When I think of my sister, I remember all the weird games we used to play, growing up. We made up this elaborate family, whose house was basically the world, and there were like twenty kids. The babies were played by our dolls, the rest were played by her and me and our across-the-street neighbor, Rose. Every game revolved around that family-- we made one of the brothers a mechanic -- we took them white water rafting in the pool-- and one of them (a girl named Toe) was a rap star.

I guess everyone played weird games with their siblings, but we started a band. We played a game that involved throwing fruit at each other. We ran obstacle courses. We played mermaids and mermaid hair salon. I'd like to think we were unusually weird children.

We used to make videos, too-- they still crack us up to this day. There's one where my sister and cousin played drug dealers-- of course at the time, they were both about ten years old and had tiny squeaky voices, so the delivery of lines like, "You got the cash, man?" was pretty hilarious. Their names were "Blood" and "Knife" I think. Scary squeaky-voiced gang names.

Then there's the museum story-- we went to the museum and I told her that if she leaned into the fountain and got the coins, we could keep them. (Note how she gets the coins and we split the profits. Yep, I was an older sister alright.) Then when she leaned over to reach for the coins, I pushed her in.

No, no, no. You see, I was trying to grab her sweater to keep her from falling in, but I didn't get a good grip, and okay, so yeah, I pushed her into the fountain, but it was an accident. The way she tells the story, I was a cruel child who wanted to see my sister fall in a fountain. In actual fact, I just wanted the cash.

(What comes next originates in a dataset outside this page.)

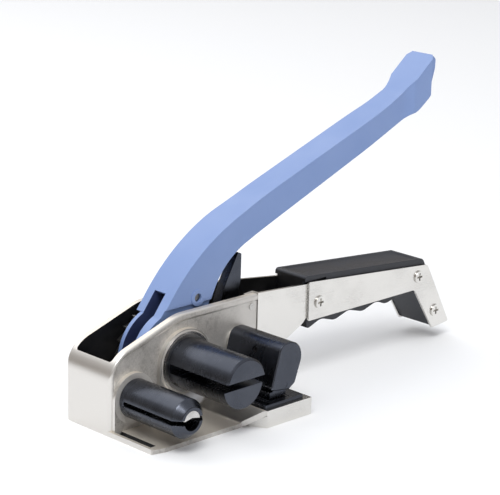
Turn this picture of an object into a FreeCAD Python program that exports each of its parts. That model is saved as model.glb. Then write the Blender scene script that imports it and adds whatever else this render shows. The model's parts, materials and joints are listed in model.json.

And oh, we used to fight, too. She likes to tell the story of how I almost broke her nose one day, pushing her into a table-- as I recall, I pushed her, and the table got in the way. We would beat each other up and play mind games with each other and scream and scream at each other-- but then again, we would also gang up in revolt against our parents, or sing to each other, or have slumber parties in each other's rooms.

My childhood was, in many respects, lonely: I never had a lot of friends. But in most respects it was never lonely: I always had my sister. I don't know what I would have done without her, or who I might have become. She always looked up to me, as little sisters are wont to do, and it inspired me to live up to her admiration.

But I always looked up to her too-- I still do. I admire her warm heart, her infallible sense of style, her sense of humor, and the way she lives life to the absolute fullest. I admire her thirst for justice, her generosity, her quick laugh, her brilliant smile.

I say this over and over again, but I can't believe how lucky I am. Through a completely unlikely set of circumstances, she and I ended up in the same family. It has to be some kind of destiny, some kind of fate, some kind of orchestrating principle. Because I can't imagine not knowing her; I can't imagine growing up without her as my sister.

Happy birthday, little one. I love you.

 365 days ago (give or take):

"Did I mention it was creepy? Well it was. It was just this tiny, musty room, complete with a broken fan on the table and a black and white TV in the corner. And, because I had no choice, I left my car with these people.

I have a strange feeling I will never see it again."

I love how I still don't have my damn driver's license, and it's been a year.

 


what i'm reading:
Midnight's Children (I swear, I'm on page 341 or something) and Word Freak, a fascinating book about the world of competitive Scrabble.

what i'm writing:
Nothing today. The thesis is in Professor P's hands, and I'm taking a little pressure off myself.

what i'm watching:
I taped Firefly and John Doe while I was at work, but haven't had a chance to watch them yet. Everyone watch Firefly, so my sister has a job next season.

anything:
It's now three. I am tired.

one bird, two bird, green bird, blue bird:
Hello birdies.

journal quote of the day:
"From: Xxadeal
I think that that woman is art, but the woman should of been standing and maybe sheding a tear and her hand on the head of a small child.Now that would of been beautiful art."

~K.T. quotes some AOL member posts regarding that controversial statue. Talk about missing the boat.

mood ring:
muddy spring

shakespeare says:
I know you what you are; and, like a sister, am most loth to call you faults as they are named. (King Lear)

biking update:
miles: 4.4
this year's mileage: 407.5
notes: These were hard won miles. The trail I took was hella hard, and I thought I was going to throw up by the time I got done-- I was overheated and there were too many hills to climb. The day was beautiful, but I barely enjoyed it. It sucked.